Select Committee on Northern Ireland Affairs Fifth Report


VII. SUMMARY OF PRINCIPAL CONCLUSIONS AND RECOMMENDATIONS

33. Our principal conclusions and recommendations are summarised below:



(a)Although the technical minimum formal requirement for the laying before the House of the audited resource accounts for 1999-2000 was met by 31 March 2001, we do not consider that the Northern Ireland Office, like a number of other departments, complied in practice with the spirit of the requirement to lay these accounts by 31 March. We regard it as unfortunate that the material difficulties with these accounts were not identified earlier, with the result that their completion was significantly delayed. As a result, we were deprived of any opportunity to look at the accounts before the Vote on Account for 2001-02 had to be agreed by the House. We also regret that, given the prior interest we had displayed in the development of resource accounting, the Department was not pro-active in informing us of the difficulties it encountered subsequent to the evidence session, but left us to take the initiative in this matter. If a similar situation arises in future, we hope the Department will take the initiative and explain the problem and its proposed solution. (Paragraphs 12 and 13).
  
(b)Decisions on expenditure from the Northern Ireland Consolidated Fund are properly a matter for the Northern Ireland Assembly and Northern Ireland Ministers and we have no desire to involve ourselves in these.
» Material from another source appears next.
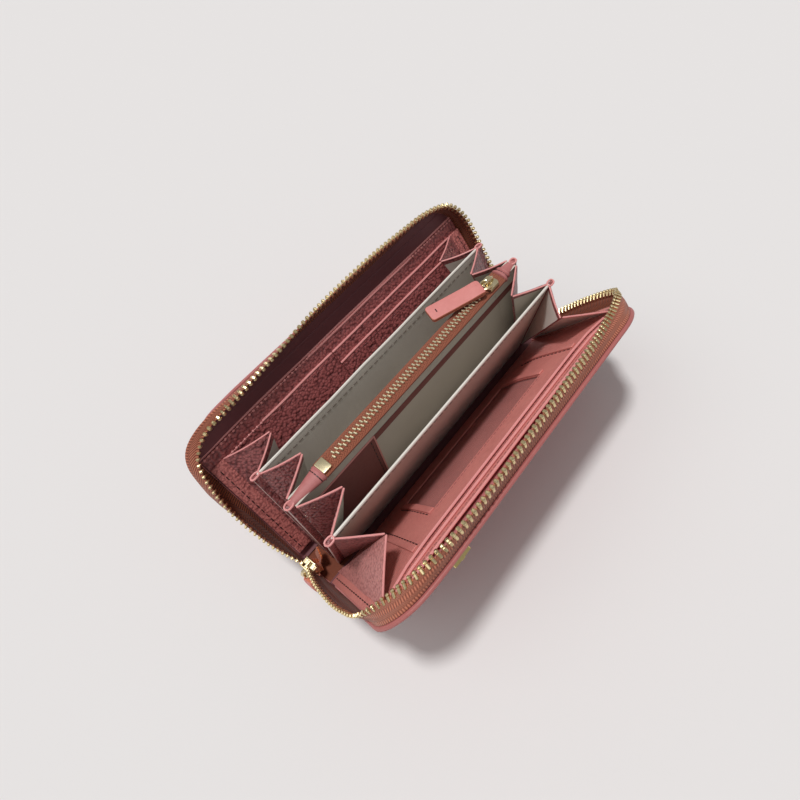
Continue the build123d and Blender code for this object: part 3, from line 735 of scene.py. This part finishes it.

However, on the information presently available to us, it is not possible for us to make a meaningful assessment of the overall success of the Secretary of State in securing the public expenditure resources which Northern Ireland needs. Neither do we have sufficient information on which to form a soundly based judgement on the proposed level of Supply to be granted to the Northern Ireland Consolidated Fund. Either the amount of available information needs to increase, or our responsibilities in relation to examination of Northern Ireland expenditure need to be modified to reflect the current realities. We shall be giving further consideration to this matter. (Paragraph 19).
  
(c)While we are concerned that Mr Mark Durkan, MLA, Northern Ireland Minister of Finance and Personnel, considers that a review of the Barnett formula is overdue on the grounds that it fails to reflect the needs of the population of Northern Ireland, we recognise that any revision is likely to be a complex exercise. In view of Mr Durkan's concerns, we shall continue to keep this area under review. In the event that the Government decides to review the arrangements for the funding of the devolved administrations, it might be appropriate for this Committee, the Welsh Affairs Committee, the Scottish Affairs Committee and the Treasury Committee (or any successor Committees) to look jointly at the matter, on the model of the approach adopted in this Parliament by the relevant departmental committees to the Government's annual reports on strategic export controls. (Paragraph 25).
  
(d)It would have been helpful if the Spring Supplementary Estimate for Class XV, Vote 2 for 2000-01 had drawn attention to the restructuring element, and the reasons for this change. More generally, as far as we can see, the House has been given no substantive information on the reasons for this Spring Supplementary Estimate. The corresponding Scottish Estimate, on the other hand, provided a useful summary of its purpose. We commend this model to the Northern Ireland Office for the future. (Paragraph 28).
  
(e)We recognise that the situation in which we made our recommendation [that a public expenditure report, similar in scope to the material previously included in Northern Ireland Office Departmental Reports, covering the Northern Ireland Departments, should be presented to the House in adequate time for its contents to be studied before the relevant Estimate was voted in the summer of 2000] was exceptional but, should it recur, we expect to be in a position to consider all matters falling within the responsibilities of the Secretary of State, however temporarily. In that event, we recommend that the Northern Ireland Office issues appropriate guidance to the Northern Ireland Departments and, in particular, draws their attention to the conventions relating to the period within which Select Committees expect replies to their reports. (Paragraph 32).